EXERCISE GOAL: Copy verbatim the material from its first line to the line that holds "const DRAW_IN = 0.006;", including that line.

● ● ● ● ● ● ●

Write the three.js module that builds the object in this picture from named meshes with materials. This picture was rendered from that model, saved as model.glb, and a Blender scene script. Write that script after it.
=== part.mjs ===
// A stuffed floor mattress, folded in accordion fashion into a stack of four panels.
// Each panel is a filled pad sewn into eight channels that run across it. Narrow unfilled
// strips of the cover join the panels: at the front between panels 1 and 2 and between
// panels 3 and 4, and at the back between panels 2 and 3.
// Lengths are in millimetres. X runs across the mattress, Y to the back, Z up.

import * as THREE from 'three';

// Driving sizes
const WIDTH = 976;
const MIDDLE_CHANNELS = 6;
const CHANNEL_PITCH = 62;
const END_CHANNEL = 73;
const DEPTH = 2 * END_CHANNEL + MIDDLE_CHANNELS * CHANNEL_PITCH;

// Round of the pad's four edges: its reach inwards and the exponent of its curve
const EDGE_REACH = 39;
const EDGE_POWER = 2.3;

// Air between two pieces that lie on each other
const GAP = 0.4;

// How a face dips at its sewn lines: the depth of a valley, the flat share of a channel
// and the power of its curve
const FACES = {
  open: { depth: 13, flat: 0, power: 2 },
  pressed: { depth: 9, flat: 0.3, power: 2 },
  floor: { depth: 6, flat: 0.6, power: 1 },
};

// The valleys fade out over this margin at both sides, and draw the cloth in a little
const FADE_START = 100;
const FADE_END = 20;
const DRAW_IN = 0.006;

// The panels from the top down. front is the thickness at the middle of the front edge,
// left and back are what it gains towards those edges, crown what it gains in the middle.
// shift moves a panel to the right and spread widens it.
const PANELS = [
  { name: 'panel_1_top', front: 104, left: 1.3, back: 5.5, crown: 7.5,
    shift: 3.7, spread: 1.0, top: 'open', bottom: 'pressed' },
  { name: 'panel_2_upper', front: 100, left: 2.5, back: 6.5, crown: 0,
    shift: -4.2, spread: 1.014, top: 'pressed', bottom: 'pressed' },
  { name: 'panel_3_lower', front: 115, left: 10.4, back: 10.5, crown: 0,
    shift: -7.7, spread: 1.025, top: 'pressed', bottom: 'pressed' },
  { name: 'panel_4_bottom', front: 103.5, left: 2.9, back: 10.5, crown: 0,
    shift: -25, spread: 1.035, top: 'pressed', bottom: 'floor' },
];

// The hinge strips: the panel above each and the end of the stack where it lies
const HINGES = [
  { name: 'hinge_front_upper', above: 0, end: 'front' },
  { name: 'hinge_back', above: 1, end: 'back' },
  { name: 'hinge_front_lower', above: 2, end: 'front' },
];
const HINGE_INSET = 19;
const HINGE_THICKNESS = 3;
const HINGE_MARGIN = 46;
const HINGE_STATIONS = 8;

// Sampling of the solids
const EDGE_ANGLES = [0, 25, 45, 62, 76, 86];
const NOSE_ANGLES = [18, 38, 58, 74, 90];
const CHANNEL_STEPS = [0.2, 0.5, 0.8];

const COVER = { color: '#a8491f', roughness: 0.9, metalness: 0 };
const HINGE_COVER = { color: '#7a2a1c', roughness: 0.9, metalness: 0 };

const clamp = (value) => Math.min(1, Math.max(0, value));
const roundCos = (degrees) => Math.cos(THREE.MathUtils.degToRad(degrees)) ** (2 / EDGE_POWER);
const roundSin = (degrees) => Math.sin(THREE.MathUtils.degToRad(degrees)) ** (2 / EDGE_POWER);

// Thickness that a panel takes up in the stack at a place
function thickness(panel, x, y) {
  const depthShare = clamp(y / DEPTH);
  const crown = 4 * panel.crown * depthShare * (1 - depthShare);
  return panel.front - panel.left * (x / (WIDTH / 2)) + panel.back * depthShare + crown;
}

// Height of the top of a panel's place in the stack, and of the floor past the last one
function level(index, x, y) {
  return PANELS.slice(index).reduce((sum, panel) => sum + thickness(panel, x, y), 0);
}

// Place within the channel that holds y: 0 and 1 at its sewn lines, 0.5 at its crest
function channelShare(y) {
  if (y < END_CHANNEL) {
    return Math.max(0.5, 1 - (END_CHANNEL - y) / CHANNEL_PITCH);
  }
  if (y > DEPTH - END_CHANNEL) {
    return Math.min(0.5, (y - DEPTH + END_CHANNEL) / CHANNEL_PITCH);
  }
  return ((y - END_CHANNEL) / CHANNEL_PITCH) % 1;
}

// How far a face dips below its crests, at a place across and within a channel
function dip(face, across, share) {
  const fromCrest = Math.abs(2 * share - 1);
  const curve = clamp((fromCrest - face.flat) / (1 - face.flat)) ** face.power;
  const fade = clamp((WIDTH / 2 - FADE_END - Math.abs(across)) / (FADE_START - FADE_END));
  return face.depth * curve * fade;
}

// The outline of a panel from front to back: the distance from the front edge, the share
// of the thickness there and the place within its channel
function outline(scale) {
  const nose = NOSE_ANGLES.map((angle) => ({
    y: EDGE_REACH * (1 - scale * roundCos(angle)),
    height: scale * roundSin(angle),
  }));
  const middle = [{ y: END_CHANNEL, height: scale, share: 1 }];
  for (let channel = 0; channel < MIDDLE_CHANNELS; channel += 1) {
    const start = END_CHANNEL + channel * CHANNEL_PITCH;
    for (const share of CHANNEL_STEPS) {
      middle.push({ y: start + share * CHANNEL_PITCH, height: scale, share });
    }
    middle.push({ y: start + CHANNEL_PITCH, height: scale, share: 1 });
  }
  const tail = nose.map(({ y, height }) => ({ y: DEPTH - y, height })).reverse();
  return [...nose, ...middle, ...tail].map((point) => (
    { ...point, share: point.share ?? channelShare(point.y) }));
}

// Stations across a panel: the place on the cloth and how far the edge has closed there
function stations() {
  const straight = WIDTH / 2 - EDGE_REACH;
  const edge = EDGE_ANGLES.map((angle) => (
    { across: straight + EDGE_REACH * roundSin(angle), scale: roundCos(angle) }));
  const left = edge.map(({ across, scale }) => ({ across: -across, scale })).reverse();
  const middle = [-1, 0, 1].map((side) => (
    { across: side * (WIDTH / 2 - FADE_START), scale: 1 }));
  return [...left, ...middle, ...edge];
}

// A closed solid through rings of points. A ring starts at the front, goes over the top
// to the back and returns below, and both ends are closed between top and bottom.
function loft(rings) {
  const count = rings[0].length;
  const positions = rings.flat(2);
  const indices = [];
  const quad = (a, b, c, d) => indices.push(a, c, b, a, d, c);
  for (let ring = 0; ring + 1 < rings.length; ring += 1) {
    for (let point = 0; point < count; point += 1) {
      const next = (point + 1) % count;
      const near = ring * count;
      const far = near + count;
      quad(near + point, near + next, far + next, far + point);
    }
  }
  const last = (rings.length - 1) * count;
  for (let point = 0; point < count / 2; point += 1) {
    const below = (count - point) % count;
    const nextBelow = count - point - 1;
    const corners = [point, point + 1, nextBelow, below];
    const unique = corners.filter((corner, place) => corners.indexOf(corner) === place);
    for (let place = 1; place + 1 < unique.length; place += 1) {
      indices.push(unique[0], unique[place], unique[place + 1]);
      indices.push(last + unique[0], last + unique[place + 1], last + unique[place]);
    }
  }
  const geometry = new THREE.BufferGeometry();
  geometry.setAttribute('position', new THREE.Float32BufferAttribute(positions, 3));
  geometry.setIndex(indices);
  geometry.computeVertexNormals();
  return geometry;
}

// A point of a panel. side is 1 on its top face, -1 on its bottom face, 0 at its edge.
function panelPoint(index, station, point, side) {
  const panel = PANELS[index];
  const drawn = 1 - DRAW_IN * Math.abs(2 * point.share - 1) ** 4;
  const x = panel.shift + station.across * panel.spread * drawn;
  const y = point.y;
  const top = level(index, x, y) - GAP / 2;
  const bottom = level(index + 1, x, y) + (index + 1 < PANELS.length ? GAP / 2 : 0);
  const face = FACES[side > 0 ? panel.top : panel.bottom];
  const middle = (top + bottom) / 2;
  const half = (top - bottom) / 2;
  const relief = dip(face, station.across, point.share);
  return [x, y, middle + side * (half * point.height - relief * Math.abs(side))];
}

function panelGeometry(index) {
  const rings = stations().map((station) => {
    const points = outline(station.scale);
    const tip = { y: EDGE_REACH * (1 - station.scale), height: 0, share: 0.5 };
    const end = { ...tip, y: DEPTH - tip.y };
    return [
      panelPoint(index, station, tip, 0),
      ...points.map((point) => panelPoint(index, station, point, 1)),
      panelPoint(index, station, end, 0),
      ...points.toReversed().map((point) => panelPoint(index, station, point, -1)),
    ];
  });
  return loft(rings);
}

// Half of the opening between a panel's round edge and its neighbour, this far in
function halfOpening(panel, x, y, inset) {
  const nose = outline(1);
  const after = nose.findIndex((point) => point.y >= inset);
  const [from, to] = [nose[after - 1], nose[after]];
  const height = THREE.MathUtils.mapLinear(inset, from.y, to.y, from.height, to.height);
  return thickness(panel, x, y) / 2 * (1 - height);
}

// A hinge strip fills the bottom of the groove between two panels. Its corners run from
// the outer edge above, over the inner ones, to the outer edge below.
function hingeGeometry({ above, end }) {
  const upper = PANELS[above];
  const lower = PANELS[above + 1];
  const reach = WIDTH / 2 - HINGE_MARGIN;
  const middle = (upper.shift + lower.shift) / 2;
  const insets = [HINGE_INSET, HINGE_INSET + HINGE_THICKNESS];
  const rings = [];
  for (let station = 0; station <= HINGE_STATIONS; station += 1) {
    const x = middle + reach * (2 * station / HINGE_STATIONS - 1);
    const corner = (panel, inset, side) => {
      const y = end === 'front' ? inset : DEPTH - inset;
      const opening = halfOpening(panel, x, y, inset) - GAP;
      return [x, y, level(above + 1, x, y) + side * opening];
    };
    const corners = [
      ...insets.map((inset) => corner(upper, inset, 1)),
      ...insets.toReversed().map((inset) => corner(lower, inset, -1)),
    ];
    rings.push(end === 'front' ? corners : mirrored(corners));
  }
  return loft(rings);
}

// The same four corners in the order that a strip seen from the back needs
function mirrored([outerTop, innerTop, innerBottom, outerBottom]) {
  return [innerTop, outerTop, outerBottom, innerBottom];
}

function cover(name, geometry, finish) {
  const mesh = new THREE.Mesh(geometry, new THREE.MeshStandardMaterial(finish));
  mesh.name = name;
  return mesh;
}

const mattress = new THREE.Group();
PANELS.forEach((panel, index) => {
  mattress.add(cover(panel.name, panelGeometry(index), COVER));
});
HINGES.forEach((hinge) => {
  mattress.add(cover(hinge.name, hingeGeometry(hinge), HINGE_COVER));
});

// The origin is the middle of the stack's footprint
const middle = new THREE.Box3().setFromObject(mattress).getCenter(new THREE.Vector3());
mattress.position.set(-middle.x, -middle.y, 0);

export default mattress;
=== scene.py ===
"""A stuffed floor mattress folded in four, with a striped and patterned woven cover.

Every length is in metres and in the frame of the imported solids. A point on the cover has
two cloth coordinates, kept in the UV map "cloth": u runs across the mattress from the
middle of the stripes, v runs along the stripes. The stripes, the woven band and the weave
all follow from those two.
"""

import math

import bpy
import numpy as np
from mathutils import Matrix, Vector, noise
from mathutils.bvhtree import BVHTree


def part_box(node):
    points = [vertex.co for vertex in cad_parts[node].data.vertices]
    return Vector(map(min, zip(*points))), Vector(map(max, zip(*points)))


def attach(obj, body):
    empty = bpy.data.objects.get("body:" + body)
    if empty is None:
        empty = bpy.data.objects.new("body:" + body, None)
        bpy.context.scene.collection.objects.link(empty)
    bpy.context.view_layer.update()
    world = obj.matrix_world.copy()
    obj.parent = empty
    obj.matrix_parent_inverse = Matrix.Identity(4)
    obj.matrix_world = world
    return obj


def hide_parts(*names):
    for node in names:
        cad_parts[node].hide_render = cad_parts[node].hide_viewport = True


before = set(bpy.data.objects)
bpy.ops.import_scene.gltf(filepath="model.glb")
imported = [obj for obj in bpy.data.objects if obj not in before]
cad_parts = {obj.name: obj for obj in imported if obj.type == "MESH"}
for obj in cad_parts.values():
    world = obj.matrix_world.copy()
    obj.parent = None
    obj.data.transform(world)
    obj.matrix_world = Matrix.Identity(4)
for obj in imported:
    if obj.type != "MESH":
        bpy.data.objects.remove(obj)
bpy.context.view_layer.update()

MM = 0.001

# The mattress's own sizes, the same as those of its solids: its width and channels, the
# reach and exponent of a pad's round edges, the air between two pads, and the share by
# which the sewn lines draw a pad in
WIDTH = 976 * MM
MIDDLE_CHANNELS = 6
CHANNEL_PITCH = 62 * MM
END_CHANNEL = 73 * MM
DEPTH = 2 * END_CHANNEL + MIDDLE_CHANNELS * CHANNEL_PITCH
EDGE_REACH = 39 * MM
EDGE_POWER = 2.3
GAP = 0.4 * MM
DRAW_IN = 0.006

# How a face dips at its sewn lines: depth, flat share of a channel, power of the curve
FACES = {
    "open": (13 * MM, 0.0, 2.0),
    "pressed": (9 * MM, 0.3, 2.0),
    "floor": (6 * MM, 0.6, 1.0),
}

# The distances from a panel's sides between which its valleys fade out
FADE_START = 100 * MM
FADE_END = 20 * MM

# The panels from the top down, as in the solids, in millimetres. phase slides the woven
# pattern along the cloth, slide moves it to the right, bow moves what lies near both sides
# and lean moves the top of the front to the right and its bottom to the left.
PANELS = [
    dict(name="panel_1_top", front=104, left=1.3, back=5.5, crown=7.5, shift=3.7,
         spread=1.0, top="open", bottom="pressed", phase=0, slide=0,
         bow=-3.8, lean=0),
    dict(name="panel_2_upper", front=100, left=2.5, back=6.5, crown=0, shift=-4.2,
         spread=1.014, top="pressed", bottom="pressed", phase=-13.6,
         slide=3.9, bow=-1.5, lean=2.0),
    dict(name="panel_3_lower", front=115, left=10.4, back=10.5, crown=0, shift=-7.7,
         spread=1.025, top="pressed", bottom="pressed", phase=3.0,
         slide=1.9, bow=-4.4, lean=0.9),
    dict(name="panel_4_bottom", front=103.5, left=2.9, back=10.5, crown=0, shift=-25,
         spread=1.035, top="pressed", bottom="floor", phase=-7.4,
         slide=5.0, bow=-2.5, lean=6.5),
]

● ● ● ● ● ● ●

FULL SOLUTION:
Write the three.js module that builds the object in this picture from named meshes with materials. This picture was rendered from that model, saved as model.glb, and a Blender scene script. Write that script after it.
=== part.mjs ===
// A stuffed floor mattress, folded in accordion fashion into a stack of four panels.
// Each panel is a filled pad sewn into eight channels that run across it. Narrow unfilled
// strips of the cover join the panels: at the front between panels 1 and 2 and between
// panels 3 and 4, and at the back between panels 2 and 3.
// Lengths are in millimetres. X runs across the mattress, Y to the back, Z up.

import * as THREE from 'three';

// Driving sizes
const WIDTH = 976;
const MIDDLE_CHANNELS = 6;
const CHANNEL_PITCH = 62;
const END_CHANNEL = 73;
const DEPTH = 2 * END_CHANNEL + MIDDLE_CHANNELS * CHANNEL_PITCH;

// Round of the pad's four edges: its reach inwards and the exponent of its curve
const EDGE_REACH = 39;
const EDGE_POWER = 2.3;

// Air between two pieces that lie on each other
const GAP = 0.4;

// How a face dips at its sewn lines: the depth of a valley, the flat share of a channel
// and the power of its curve
const FACES = {
  open: { depth: 13, flat: 0, power: 2 },
  pressed: { depth: 9, flat: 0.3, power: 2 },
  floor: { depth: 6, flat: 0.6, power: 1 },
};

// The valleys fade out over this margin at both sides, and draw the cloth in a little
const FADE_START = 100;
const FADE_END = 20;
const DRAW_IN = 0.006;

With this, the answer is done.